In other words, D’Antoni and his minions understand they have six regular season games left to turn this disparate group of two offensive geniuses, an aging point guard and a bunch of other guys into a playoff-ready machine. Nobody in that locker room thinks they’re ready for the playoff challenge, yet.

The good news for the Knicks is that their three key players and most recent acquisitions, Amar’e Stoudemire, Carmelo Anthony, and Chauncy Billups have all been there, done that in the playoffs. They’ve all gone deep into the tournament and Billups has won the ring as a member of the Detroit Pistons, then coached by former Knicks washout, Larry Brown.

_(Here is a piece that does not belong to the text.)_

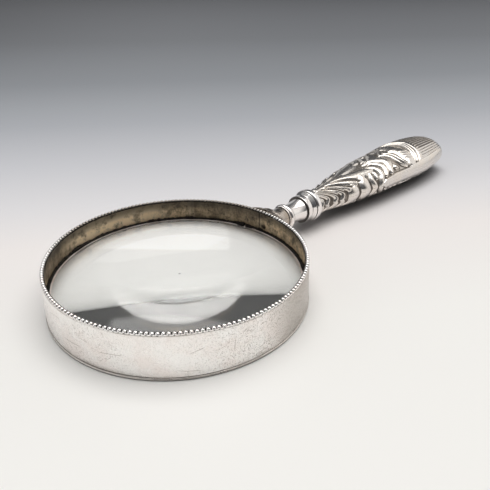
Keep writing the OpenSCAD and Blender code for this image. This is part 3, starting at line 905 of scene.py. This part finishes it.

“It  feels great..that was the goal we set at the start of the season,” said Stoudemire. “The plan was to make the playoffs. We did a great job…that mission is accomplished and now it is on to the next goal.”

D’Antoni gave much of the credit to Stoudemire during his post-game press conference.

“Amar’e  really led the charge this season,” D’Antoni said. “He led a group that was young and learning and took the brunt on his shoulders and showed them how to win and now we have to get ready for the playoffs.”

“We knew that this was a game that we needed to get,” Billups said. “This team had dominated us the whole season, that team is actually playing a lot better than their record looks like and this is probably the one team that can come in and say that they can beat us, because three times they beat us before. So we knew that this was a big game for us.”